To do
Reproduce the material exactly, omitting nothing.

Data segment
--- START ---
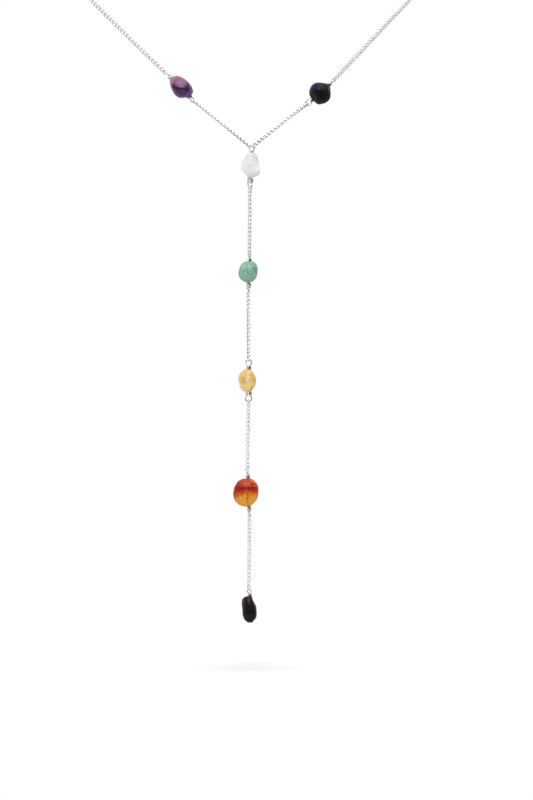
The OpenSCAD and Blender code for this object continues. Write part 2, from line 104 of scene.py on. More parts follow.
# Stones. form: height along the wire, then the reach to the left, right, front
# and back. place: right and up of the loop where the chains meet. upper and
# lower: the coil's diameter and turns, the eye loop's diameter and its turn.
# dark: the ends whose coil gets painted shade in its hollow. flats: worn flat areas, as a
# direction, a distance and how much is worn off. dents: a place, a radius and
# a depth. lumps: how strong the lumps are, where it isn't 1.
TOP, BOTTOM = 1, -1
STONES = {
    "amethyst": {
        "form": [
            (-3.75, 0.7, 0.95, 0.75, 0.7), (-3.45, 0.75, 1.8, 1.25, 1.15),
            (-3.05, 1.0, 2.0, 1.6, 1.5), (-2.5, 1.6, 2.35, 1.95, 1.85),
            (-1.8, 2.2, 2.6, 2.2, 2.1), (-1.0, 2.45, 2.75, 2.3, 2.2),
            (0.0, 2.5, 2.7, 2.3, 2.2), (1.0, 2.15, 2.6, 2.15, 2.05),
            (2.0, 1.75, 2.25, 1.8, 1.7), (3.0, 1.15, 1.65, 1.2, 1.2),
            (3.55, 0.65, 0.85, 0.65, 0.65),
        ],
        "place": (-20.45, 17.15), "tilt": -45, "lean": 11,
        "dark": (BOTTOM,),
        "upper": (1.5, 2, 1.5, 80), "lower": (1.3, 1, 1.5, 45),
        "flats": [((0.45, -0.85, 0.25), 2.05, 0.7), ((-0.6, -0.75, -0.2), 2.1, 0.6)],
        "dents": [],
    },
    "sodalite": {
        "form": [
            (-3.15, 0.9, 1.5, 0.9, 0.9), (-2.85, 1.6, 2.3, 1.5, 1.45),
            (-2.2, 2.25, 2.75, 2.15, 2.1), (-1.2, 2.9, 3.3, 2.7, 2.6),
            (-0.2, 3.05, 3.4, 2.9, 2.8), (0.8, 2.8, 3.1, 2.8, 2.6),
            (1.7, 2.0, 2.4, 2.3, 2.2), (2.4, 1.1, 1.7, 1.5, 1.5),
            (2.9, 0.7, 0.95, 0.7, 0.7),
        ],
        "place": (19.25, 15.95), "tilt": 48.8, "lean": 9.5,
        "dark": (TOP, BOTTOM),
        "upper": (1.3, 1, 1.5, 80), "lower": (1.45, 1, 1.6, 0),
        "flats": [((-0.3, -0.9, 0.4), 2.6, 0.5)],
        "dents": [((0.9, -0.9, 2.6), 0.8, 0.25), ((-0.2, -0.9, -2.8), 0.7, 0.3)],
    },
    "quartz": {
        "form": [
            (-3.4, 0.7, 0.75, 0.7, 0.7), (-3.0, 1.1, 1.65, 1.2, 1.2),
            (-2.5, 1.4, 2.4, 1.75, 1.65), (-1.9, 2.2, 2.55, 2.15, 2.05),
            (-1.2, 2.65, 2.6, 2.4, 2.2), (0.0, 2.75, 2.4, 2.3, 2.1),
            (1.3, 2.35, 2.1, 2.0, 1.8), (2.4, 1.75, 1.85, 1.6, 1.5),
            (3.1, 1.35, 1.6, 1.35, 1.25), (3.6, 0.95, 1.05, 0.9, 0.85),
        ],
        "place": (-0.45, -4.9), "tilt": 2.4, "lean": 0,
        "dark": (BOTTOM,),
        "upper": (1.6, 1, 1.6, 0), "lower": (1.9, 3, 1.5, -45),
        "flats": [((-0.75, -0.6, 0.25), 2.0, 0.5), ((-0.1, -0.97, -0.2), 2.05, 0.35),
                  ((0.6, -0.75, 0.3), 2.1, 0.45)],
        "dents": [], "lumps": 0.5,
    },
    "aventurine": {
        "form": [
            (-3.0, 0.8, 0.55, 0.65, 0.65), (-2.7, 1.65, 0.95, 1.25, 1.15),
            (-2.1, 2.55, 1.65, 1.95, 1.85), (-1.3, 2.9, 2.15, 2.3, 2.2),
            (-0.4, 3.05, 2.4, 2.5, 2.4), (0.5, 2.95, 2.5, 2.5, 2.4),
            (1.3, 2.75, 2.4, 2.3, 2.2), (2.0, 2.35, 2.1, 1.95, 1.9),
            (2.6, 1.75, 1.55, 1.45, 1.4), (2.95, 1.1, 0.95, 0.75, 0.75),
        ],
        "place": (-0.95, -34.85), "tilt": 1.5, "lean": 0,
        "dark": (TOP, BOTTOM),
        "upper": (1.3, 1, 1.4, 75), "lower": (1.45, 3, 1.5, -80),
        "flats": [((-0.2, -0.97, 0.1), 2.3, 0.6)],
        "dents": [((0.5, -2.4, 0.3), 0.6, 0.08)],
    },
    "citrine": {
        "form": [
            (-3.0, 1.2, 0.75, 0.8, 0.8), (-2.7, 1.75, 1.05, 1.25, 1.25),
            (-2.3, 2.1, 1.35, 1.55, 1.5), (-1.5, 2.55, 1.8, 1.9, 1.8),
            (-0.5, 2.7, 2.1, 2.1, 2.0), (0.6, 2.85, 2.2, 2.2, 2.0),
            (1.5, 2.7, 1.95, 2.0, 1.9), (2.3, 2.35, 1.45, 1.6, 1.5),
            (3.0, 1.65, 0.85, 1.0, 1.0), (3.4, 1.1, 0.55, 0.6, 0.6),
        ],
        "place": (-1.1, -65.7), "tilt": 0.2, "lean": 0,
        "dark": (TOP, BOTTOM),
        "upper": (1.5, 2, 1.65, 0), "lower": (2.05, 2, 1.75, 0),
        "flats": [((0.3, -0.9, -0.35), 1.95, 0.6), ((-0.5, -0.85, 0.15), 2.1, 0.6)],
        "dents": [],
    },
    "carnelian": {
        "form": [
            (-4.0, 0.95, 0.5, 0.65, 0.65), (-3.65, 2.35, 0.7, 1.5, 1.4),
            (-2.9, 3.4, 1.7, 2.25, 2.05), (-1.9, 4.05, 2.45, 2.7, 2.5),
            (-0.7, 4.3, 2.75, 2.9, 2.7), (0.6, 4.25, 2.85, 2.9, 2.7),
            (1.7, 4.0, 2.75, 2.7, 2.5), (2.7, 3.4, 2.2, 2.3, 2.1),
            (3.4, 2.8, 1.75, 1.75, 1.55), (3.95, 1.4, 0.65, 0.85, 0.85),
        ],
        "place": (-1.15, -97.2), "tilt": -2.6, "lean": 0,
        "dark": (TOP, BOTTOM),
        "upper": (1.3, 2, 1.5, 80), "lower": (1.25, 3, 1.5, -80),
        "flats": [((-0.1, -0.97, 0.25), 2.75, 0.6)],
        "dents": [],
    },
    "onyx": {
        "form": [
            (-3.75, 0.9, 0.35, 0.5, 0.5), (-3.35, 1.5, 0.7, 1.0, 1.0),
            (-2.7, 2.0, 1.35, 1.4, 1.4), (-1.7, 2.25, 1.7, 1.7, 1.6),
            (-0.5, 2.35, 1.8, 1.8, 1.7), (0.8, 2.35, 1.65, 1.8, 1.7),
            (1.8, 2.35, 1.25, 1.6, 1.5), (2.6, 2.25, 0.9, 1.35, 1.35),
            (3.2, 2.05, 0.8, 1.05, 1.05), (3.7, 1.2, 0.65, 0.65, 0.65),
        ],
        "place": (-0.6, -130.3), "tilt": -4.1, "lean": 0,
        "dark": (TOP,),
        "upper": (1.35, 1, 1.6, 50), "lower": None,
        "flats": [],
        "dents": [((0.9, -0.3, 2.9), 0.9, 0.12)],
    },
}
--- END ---
Expected output
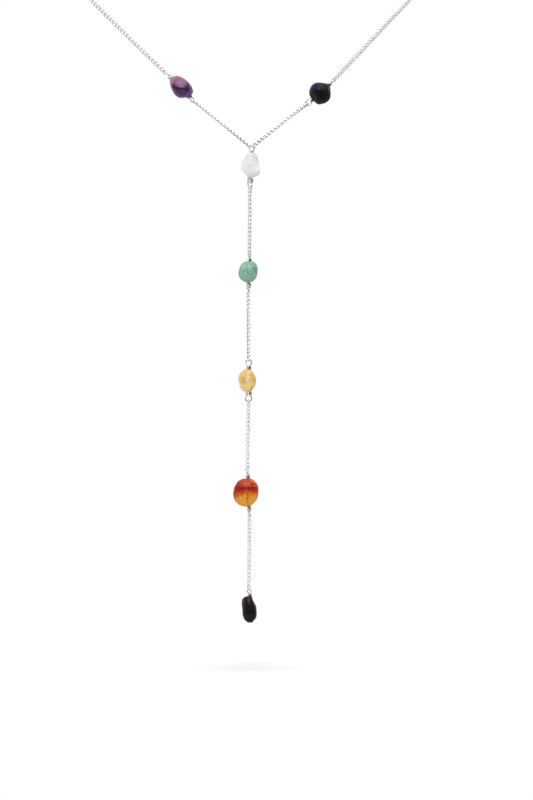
The OpenSCAD and Blender code for this object continues. Write part 2, from line 104 of scene.py on. More parts follow.
# Stones. form: height along the wire, then the reach to the left, right, front
# and back. place: right and up of the loop where the chains meet. upper and
# lower: the coil's diameter and turns, the eye loop's diameter and its turn.
# dark: the ends whose coil gets painted shade in its hollow. flats: worn flat areas, as a
# direction, a distance and how much is worn off. dents: a place, a radius and
# a depth. lumps: how strong the lumps are, where it isn't 1.
TOP, BOTTOM = 1, -1
STONES = {
    "amethyst": {
        "form": [
            (-3.75, 0.7, 0.95, 0.75, 0.7), (-3.45, 0.75, 1.8, 1.25, 1.15),
            (-3.05, 1.0, 2.0, 1.6, 1.5), (-2.5, 1.6, 2.35, 1.95, 1.85),
            (-1.8, 2.2, 2.6, 2.2, 2.1), (-1.0, 2.45, 2.75, 2.3, 2.2),
            (0.0, 2.5, 2.7, 2.3, 2.2), (1.0, 2.15, 2.6, 2.15, 2.05),
            (2.0, 1.75, 2.25, 1.8, 1.7), (3.0, 1.15, 1.65, 1.2, 1.2),
            (3.55, 0.65, 0.85, 0.65, 0.65),
        ],
        "place": (-20.45, 17.15), "tilt": -45, "lean": 11,
        "dark": (BOTTOM,),
        "upper": (1.5, 2, 1.5, 80), "lower": (1.3, 1, 1.5, 45),
        "flats": [((0.45, -0.85, 0.25), 2.05, 0.7), ((-0.6, -0.75, -0.2), 2.1, 0.6)],
        "dents": [],
    },
    "sodalite": {
        "form": [
            (-3.15, 0.9, 1.5, 0.9, 0.9), (-2.85, 1.6, 2.3, 1.5, 1.45),
            (-2.2, 2.25, 2.75, 2.15, 2.1), (-1.2, 2.9, 3.3, 2.7, 2.6),
            (-0.2, 3.05, 3.4, 2.9, 2.8), (0.8, 2.8, 3.1, 2.8, 2.6),
            (1.7, 2.0, 2.4, 2.3, 2.2), (2.4, 1.1, 1.7, 1.5, 1.5),
            (2.9, 0.7, 0.95, 0.7, 0.7),
        ],
        "place": (19.25, 15.95), "tilt": 48.8, "lean": 9.5,
        "dark": (TOP, BOTTOM),
        "upper": (1.3, 1, 1.5, 80), "lower": (1.45, 1, 1.6, 0),
        "flats": [((-0.3, -0.9, 0.4), 2.6, 0.5)],
        "dents": [((0.9, -0.9, 2.6), 0.8, 0.25), ((-0.2, -0.9, -2.8), 0.7, 0.3)],
    },
    "quartz": {
        "form": [
            (-3.4, 0.7, 0.75, 0.7, 0.7), (-3.0, 1.1, 1.65, 1.2, 1.2),
            (-2.5, 1.4, 2.4, 1.75, 1.65), (-1.9, 2.2, 2.55, 2.15, 2.05),
            (-1.2, 2.65, 2.6, 2.4, 2.2), (0.0, 2.75, 2.4, 2.3, 2.1),
            (1.3, 2.35, 2.1, 2.0, 1.8), (2.4, 1.75, 1.85, 1.6, 1.5),
            (3.1, 1.35, 1.6, 1.35, 1.25), (3.6, 0.95, 1.05, 0.9, 0.85),
        ],
        "place": (-0.45, -4.9), "tilt": 2.4, "lean": 0,
        "dark": (BOTTOM,),
        "upper": (1.6, 1, 1.6, 0), "lower": (1.9, 3, 1.5, -45),
        "flats": [((-0.75, -0.6, 0.25), 2.0, 0.5), ((-0.1, -0.97, -0.2), 2.05, 0.35),
                  ((0.6, -0.75, 0.3), 2.1, 0.45)],
        "dents": [], "lumps": 0.5,
    },
    "aventurine": {
        "form": [
            (-3.0, 0.8, 0.55, 0.65, 0.65), (-2.7, 1.65, 0.95, 1.25, 1.15),
            (-2.1, 2.55, 1.65, 1.95, 1.85), (-1.3, 2.9, 2.15, 2.3, 2.2),
            (-0.4, 3.05, 2.4, 2.5, 2.4), (0.5, 2.95, 2.5, 2.5, 2.4),
            (1.3, 2.75, 2.4, 2.3, 2.2), (2.0, 2.35, 2.1, 1.95, 1.9),
            (2.6, 1.75, 1.55, 1.45, 1.4), (2.95, 1.1, 0.95, 0.75, 0.75),
        ],
        "place": (-0.95, -34.85), "tilt": 1.5, "lean": 0,
        "dark": (TOP, BOTTOM),
        "upper": (1.3, 1, 1.4, 75), "lower": (1.45, 3, 1.5, -80),
        "flats": [((-0.2, -0.97, 0.1), 2.3, 0.6)],
        "dents": [((0.5, -2.4, 0.3), 0.6, 0.08)],
    },
    "citrine": {
        "form": [
            (-3.0, 1.2, 0.75, 0.8, 0.8), (-2.7, 1.75, 1.05, 1.25, 1.25),
            (-2.3, 2.1, 1.35, 1.55, 1.5), (-1.5, 2.55, 1.8, 1.9, 1.8),
            (-0.5, 2.7, 2.1, 2.1, 2.0), (0.6, 2.85, 2.2, 2.2, 2.0),
            (1.5, 2.7, 1.95, 2.0, 1.9), (2.3, 2.35, 1.45, 1.6, 1.5),
            (3.0, 1.65, 0.85, 1.0, 1.0), (3.4, 1.1, 0.55, 0.6, 0.6),
        ],
        "place": (-1.1, -65.7), "tilt": 0.2, "lean": 0,
        "dark": (TOP, BOTTOM),
        "upper": (1.5, 2, 1.65, 0), "lower": (2.05, 2, 1.75, 0),
        "flats": [((0.3, -0.9, -0.35), 1.95, 0.6), ((-0.5, -0.85, 0.15), 2.1, 0.6)],
        "dents": [],
    },
    "carnelian": {
        "form": [
            (-4.0, 0.95, 0.5, 0.65, 0.65), (-3.65, 2.35, 0.7, 1.5, 1.4),
            (-2.9, 3.4, 1.7, 2.25, 2.05), (-1.9, 4.05, 2.45, 2.7, 2.5),
            (-0.7, 4.3, 2.75, 2.9, 2.7), (0.6, 4.25, 2.85, 2.9, 2.7),
            (1.7, 4.0, 2.75, 2.7, 2.5), (2.7, 3.4, 2.2, 2.3, 2.1),
            (3.4, 2.8, 1.75, 1.75, 1.55), (3.95, 1.4, 0.65, 0.85, 0.85),
        ],
        "place": (-1.15, -97.2), "tilt": -2.6, "lean": 0,
        "dark": (TOP, BOTTOM),
        "upper": (1.3, 2, 1.5, 80), "lower": (1.25, 3, 1.5, -80),
        "flats": [((-0.1, -0.97, 0.25), 2.75, 0.6)],
        "dents": [],
    },
    "onyx": {
        "form": [
            (-3.75, 0.9, 0.35, 0.5, 0.5), (-3.35, 1.5, 0.7, 1.0, 1.0),
            (-2.7, 2.0, 1.35, 1.4, 1.4), (-1.7, 2.25, 1.7, 1.7, 1.6),
            (-0.5, 2.35, 1.8, 1.8, 1.7), (0.8, 2.35, 1.65, 1.8, 1.7),
            (1.8, 2.35, 1.25, 1.6, 1.5), (2.6, 2.25, 0.9, 1.35, 1.35),
            (3.2, 2.05, 0.8, 1.05, 1.05), (3.7, 1.2, 0.65, 0.65, 0.65),
        ],
        "place": (-0.6, -130.3), "tilt": -4.1, "lean": 0,
        "dark": (TOP,),
        "upper": (1.35, 1, 1.6, 50), "lower": None,
        "flats": [],
        "dents": [((0.9, -0.3, 2.9), 0.9, 0.12)],
    },
}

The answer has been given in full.